En dos días veré a Concha de nuevo y hablaré con ella del libro. Sé que me preguntará si es literatura juvenil y aún no sé qué voy a contestarle. ¿La historia atraparía a un lector de catorce años? Sin duda. ¿Es creíble para un lector de catorce años? Sin duda. ¿Hay algo en el discurso de la narradora que un lector juvenil no entienda? Absolutamente no. ¿Por qué, entonces, lo dudo? Porque duele, porque esa bola de pinchos deja pequeñas cicatrices, porque tengo la mala costumbre, supongo que mi parte de madre asoma en esto, de procurar que los chavales no sufran innecesariamente. Es curioso, pero estos días he leído también Entre tonos de gris, de la que escribiré cuando me reponga, y me he hecho la misma pregunta.
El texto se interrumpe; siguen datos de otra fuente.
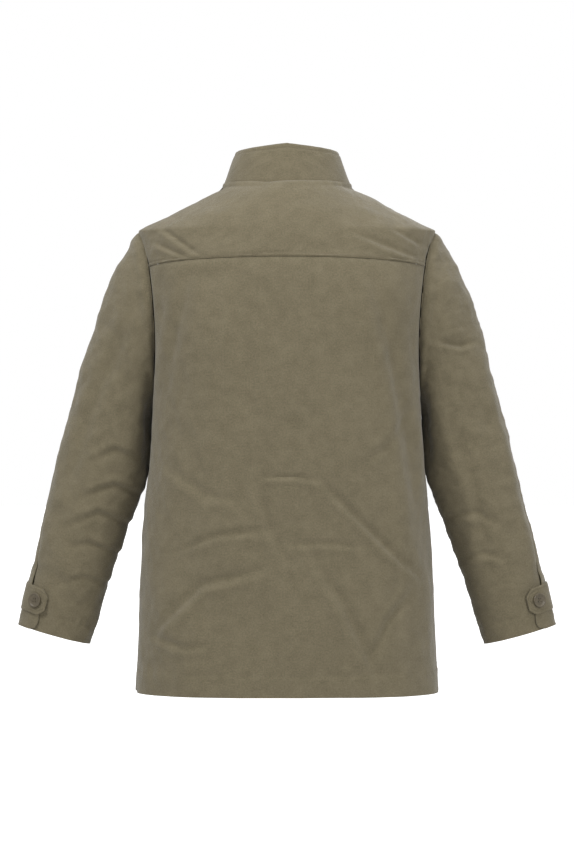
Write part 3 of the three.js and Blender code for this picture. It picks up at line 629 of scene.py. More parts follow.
back = Panel(back_surface, 170, 160, outward=-1)
for path, width, depth in DRAG_LINES:
    back.lift += FOLD * drag_line(back.points, path, width, depth)
back.lift += 2.2 * MM * waves(back.points * [1, 1, 0.5], 11, 0.16, 0.06)
back.lift += 0.5 * MM * waves(back.points, 12, 0.04, 0.014)
back.lift *= smooth(np.minimum.reduce([back.top, back.left, back.right]), 0, 0.03)
edge_back = np.minimum.reduce([back.left, back.right, back.top])
back.lift += seam_roll(edge_back)
back.lift += stitch_groove(back.bottom, HEM_STITCH, back.points, 13)
back.lift += 0.5 * MM * (1 - smooth(back.bottom, HEM_STITCH - 1 * MM, HEM_STITCH + 1 * MM))
cloth("cloth_back_panel", back, shell_cloth, "shell_cloth", ["back_panel"])
stitch_row("stitches_back_hem", back, back.bottom, HEM_STITCH)

# %% [markdown]
# ## Yoke
# The yoke carries the jacket on the shoulders. It lies flat over the back, with small slanting creases
# towards the sleeves, and its lower edge is topstitched on the back panel.

# %% Back yoke
NECK_SHARE = 0.42


def yoke_surface(u, v):
    across = 2 * u - 1
    size = np.abs(across)
    seam = mix(YOKE_DROP, YOKE_END_DROP, size * size)
    end_angle = armhole_angle(np.array(YOKE_END_DROP), ARMHOLE_BACK)
    angle, neck_drop = neck_seam(np.minimum(size / NECK_SHARE, 1) / 2)
    past = np.clip((size - NECK_SHARE) / (1 - NECK_SHARE), 0, 1)
    drop = mix(seam, mix(neck_drop, SHOULDER_DROP, past), v)
    free = mix(end_angle * size, angle, v)
    limit = armhole_angle(mix(YOKE_END_DROP, SHOULDER_DROP, v), ARMHOLE_BACK)
    share = limit / mix(end_angle, QUARTER, v)
    return form(np.sign(across) * free * mix(1, share, size * size), drop)


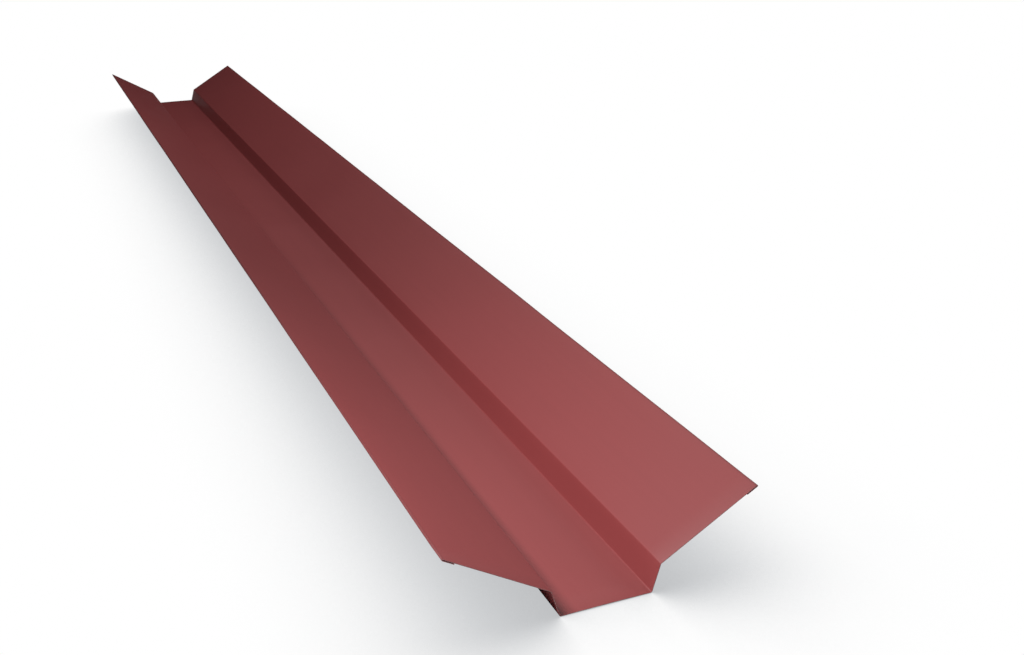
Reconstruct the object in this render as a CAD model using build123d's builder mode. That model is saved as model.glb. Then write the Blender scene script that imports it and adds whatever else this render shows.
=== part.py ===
from build123d import *
from math import cos, radians, sin, tan
import os

# Valley flashing: one strip of thin colour-coated steel sheet, folded along its whole length.
# A flat trough carries the rainwater. A short steep wall and a wide wing stand on each side of it,
# and each wing's outer edge is turned under itself as an open hem that fixing cleats hook into.
# X runs across the section, Y along the valley, and Z up. The origin is on the underside of the
# trough, at the middle of the length, so the flashing lies on a level floor at Z = 0.

# The sheet
sheet_length = 2000.0
sheet_thickness = 0.5
bend_radius = 1.0  # inside each fold, on its hollow side

# The section, measured on the underside between sharp corners
trough_width = 71.0
trough_depth = 21.5
wall_angle = 73.0  # from the horizontal
wing_width = 88.0  # along the slope, out to the rounded edge of the hem
wing_angle = 30.5  # from the horizontal

# The open hem under each wing's outer edge
hem_width = 10.0  # from the rounded edge to the cut edge
hem_gap = 1.0  # clear slot between the wing and the turned-under strip

hem_inner_radius = hem_gap / 2
hem_outer_radius = hem_inner_radius + sheet_thickness

# Sharp corners of the underside on the right, from the middle of the trough outwards
trough_corner = Vector(trough_width / 2, 0)
knee_corner = trough_corner + Vector(trough_depth / tan(radians(wall_angle)), trough_depth)
wing_slope = Vector(cos(radians(wing_angle)), sin(radians(wing_angle)))
hem_start = knee_corner + wing_slope * (wing_width - hem_outer_radius)


with BuildPart() as valley_flashing:
    with BuildSketch(Plane.XZ) as folded_section:
        with BuildLine() as sheet_outline:
            # The folds at the trough are hollow on top, and those at the knees underneath
            underside = FilletPolyline(
                (0, 0),
                trough_corner,
                knee_corner,
                hem_start,
                radius=[bend_radius + sheet_thickness, bend_radius],
            )
            hem_fold = JernArc(underside @ 1, underside % 1, hem_inner_radius, -180)
            hem_strip = Line(hem_fold @ 1, hem_fold @ 1 - wing_slope * (hem_width - hem_outer_radius))
            offset(amount=sheet_thickness, side=Side.LEFT)
        make_face()
        mirror(about=Plane.YZ)
    extrude(amount=sheet_length / 2, both=True)

valley_flashing.part.label = "valley_flashing"

# Flat blank that the section is folded from, along the middle of the sheet's thickness
section_face = folded_section.sketch.face()
blank_width = section_face.area / sheet_thickness
print(f"flat blank {blank_width:.1f} mm wide, {valley_flashing.part.volume / 1000:.1f} cm3 of steel")

os.makedirs("parts", exist_ok=True)
export_step(valley_flashing.part, "parts/valley_flashing.step")
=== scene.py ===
from math import cos, pi, radians, sin, tan
import bmesh
import bpy
from mathutils import Matrix, Vector


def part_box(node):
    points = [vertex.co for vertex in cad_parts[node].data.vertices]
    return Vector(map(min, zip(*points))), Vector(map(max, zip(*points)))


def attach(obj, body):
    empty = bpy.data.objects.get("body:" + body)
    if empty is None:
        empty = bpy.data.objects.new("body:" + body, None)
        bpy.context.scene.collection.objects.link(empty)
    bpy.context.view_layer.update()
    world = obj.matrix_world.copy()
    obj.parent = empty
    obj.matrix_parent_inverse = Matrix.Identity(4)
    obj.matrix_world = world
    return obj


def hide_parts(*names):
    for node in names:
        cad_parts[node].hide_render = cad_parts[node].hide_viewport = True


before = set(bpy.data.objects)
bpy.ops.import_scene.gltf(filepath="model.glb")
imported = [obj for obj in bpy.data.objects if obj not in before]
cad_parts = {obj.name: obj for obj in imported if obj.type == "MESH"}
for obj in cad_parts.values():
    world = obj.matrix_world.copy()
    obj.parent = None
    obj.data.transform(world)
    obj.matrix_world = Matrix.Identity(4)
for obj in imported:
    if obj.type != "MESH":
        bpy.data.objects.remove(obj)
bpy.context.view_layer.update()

# The folded strip
# One strip of galvanised steel sheet, 0.5 mm thick and coated red-brown on both faces while it was
# still a coil. It is folded cold on a long folding machine: first the trough's two walls, then the
# wings, and last the open hems that turn each wing's outer edge under itself.
strip_low, strip_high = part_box("valley_flashing")
strip_length = strip_high.y - strip_low.y
sheet_thickness = 0.0005
trough_width = 0.071
trough_depth = 0.0215
wall_angle = radians(73)
wing_width = 0.088
wing_angle = radians(30.5)
hem_width = 0.010
hem_gap = 0.001
hollow_fold_radius = 0.001
trough_fold_radius = hollow_fold_radius + sheet_thickness
hem_inner_radius = hem_gap / 2
hem_outer_radius = hem_inner_radius + sheet_thickness
fold_steps = 8
hem_steps = 14
same_place = 1e-6  # points closer together than this count as one

wing_slope = Vector((cos(wing_angle), 0, sin(wing_angle)))
wing_back = Vector((sin(wing_angle), 0, -cos(wing_angle)))
trough_corner = Vector((trough_width / 2, 0, 0))
knee_corner = trough_corner + Vector((trough_depth / tan(wall_angle), 0, trough_depth))
hem_start = knee_corner + wing_slope * (wing_width - hem_outer_radius)
hem_centre = hem_start + wing_back * hem_inner_radius
hem_tuck = -wing_slope * (hem_width - hem_outer_radius)


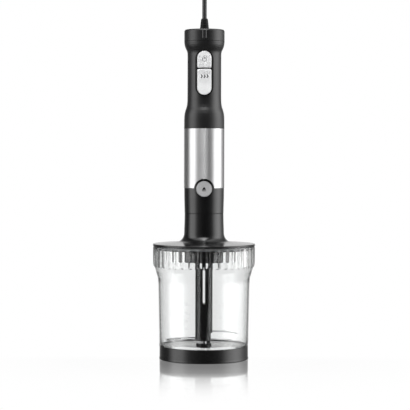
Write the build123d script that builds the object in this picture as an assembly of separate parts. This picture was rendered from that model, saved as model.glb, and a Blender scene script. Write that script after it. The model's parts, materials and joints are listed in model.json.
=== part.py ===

Y ahora, leyendo todo lo que he escrito, digo que sí. Que es bueno que lo lean. Que está bien la literatura de entretenimiento, de historias maravillosas y plagadas de fantasía y amor, pero también es bueno saber que el mundo es un polígono de caras infinitas y no todas son del mismo color. Y que el libro compensa con creces esos arañazos que nos hace por dentro.
Gracias, Concha, por invitarme a leerlo.